Catar – O fim da crise do Golfo?


Com base na acusação de estar a patrocinar grupos terroristas – DAESH, Al Qaeda, Irmandade Muçulmana e Hamas – e de fomentar a desestabilização da região, a Arábia Saudita, o Bahrain, os Emirados Árabes Unidos e o Egipto, aos quais viria a juntar-se o Iémen, tornaram pública a suspensão das relações diplomáticas com o Catar,…
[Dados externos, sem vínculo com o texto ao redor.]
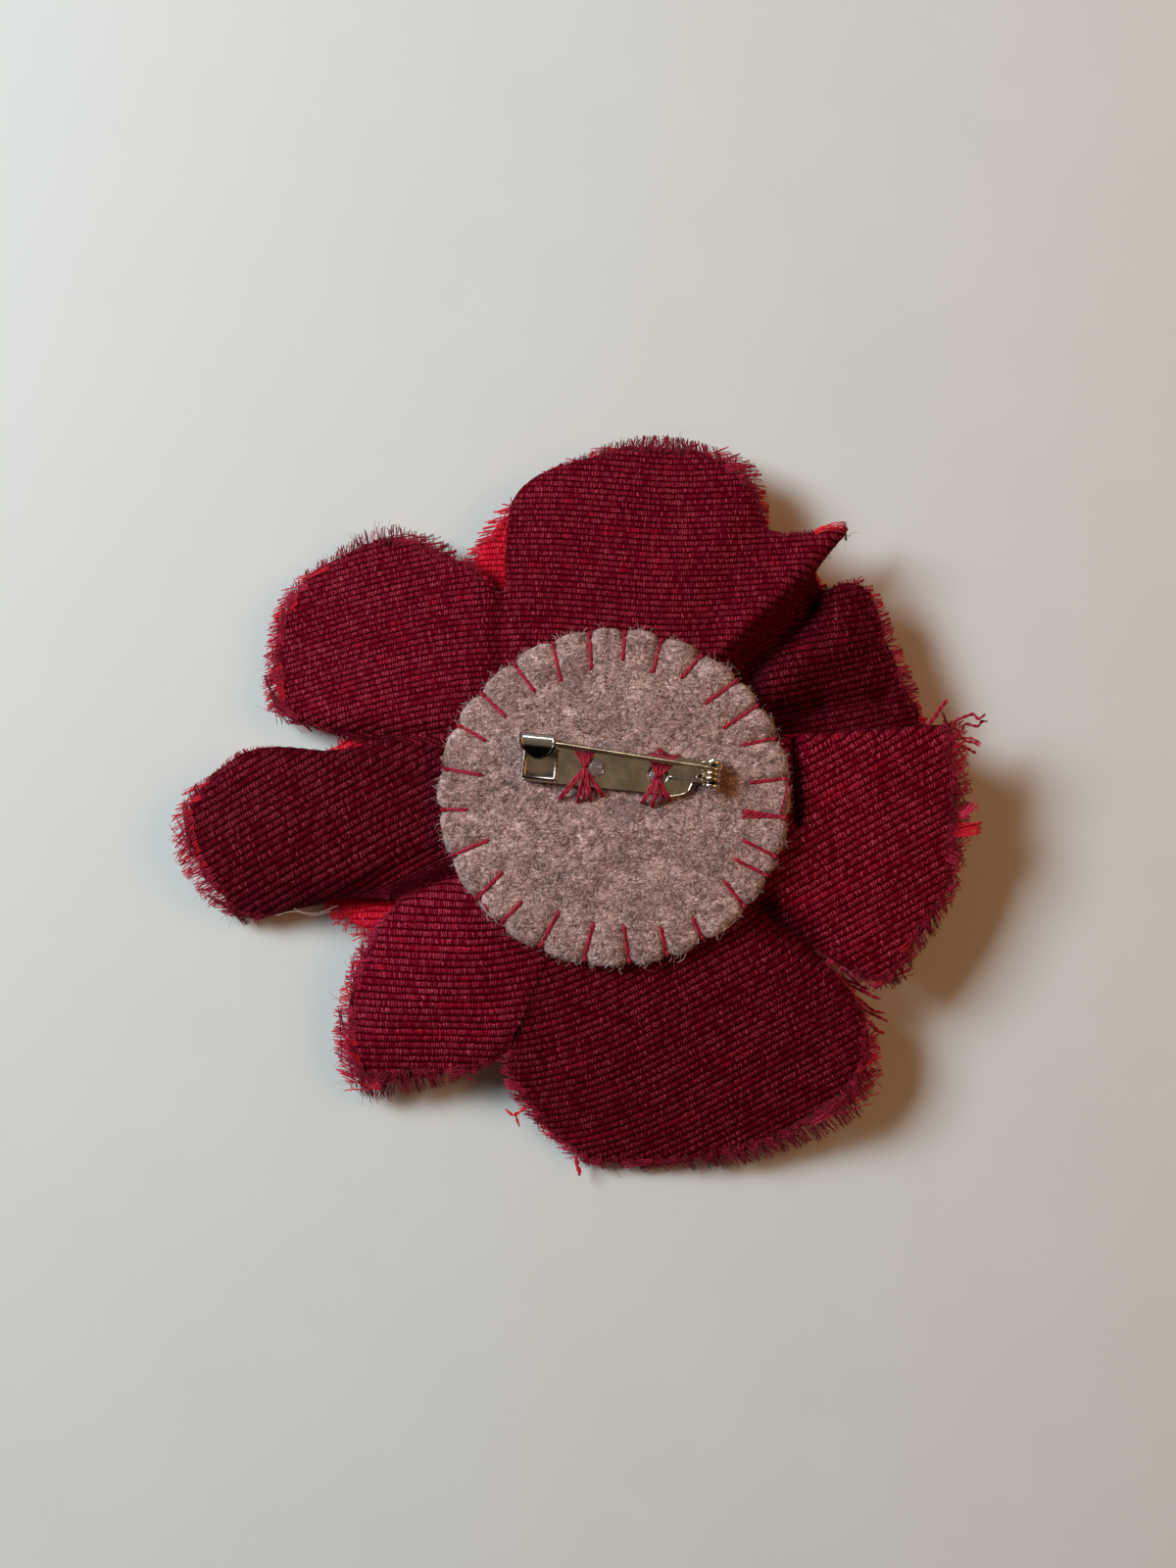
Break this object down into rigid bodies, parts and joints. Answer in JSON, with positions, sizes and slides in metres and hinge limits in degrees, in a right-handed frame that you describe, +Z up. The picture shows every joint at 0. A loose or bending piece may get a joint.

Com base na acusação de estar a patrocinar grupos terroristas – DAESH, Al Qaeda, Irmandade Muçulmana e Hamas – e de fomentar a desestabilização da região, a Arábia Saudita, o Bahrain, os Emirados Árabes Unidos e o Egipto, aos quais viria a juntar-se o Iémen, tornaram pública a suspensão das relações diplomáticas com o Catar, um dos mais ricos países do mundo e influentes do Médio Oriente. Doha, contudo, negaria sempre o seu envolvimento com organizações islamistas, e de estar a ser “vítima de um ataque à sua soberania” e de uma disputa que nada tem “a ver com o combate ao terrorismo”[1]. Esta decisão, anunciada a 5 de Junho de 2017, e a pretexto de garantir a segurança dos países vizinhos, face às “ameaças que o terrorismo e o extremismo representam”, teve efeitos práticos desastrosos para a economia catarense, empurrada literalmente para uma quase absoluta situação de isolamento, apesar dos apoios da Turquia e do Irão, sobretudo no plano alimentar e no fornecimento de água potável[2]. A fim de pôr termo a esta situação de bloqueio, que contou com a mediação do Kuwait, foi apresentada ao governo do Catar uma lista de exigências, dentre as quais se destacava o encerramento do canal estatal Al Jazeera, o fim da presença militar turca no seu território e da cooperação com o Irão, e o termo do seu envolvimento com entidades ideológicas sectárias e terroristas. Apesar de algumas das exigências contidas no documento não serem novas, e da promessa da sua gradual satisfação, certo é que, com o advento da chamada Primavera Árabe, as preocupações acentuaram-se com o apoio do Catar a grupos políticos islâmicos. Este facto deitaria, assim, por terra a expectativa da sua eventual anuência às propostas apresentadas. Após um largo impasse nas conversações com vista à resolução do conflito, o ano que agora terminou acabaria por ser marcado por uma intensa agenda da diplomacia kuwaitiana, à qual se juntou, após um período de aparente indefinição, a intervenção do presidente norte-americano, Donald Trump, em contraciclo com a postura do Departamento de Defesa, que sempre assumiu uma posição de neutralidade face à beligerância existente. Este derradeiro envolvimento do presidente Trump acaba por ser entendido, sob o ponto de vista da geostratégica norte-americana, como um claro sinal tendente à formação de uma frente comum [países do Golfo] contra aquela que é considerada a principal ameaça à paz e à estabilidade da região: o Irão.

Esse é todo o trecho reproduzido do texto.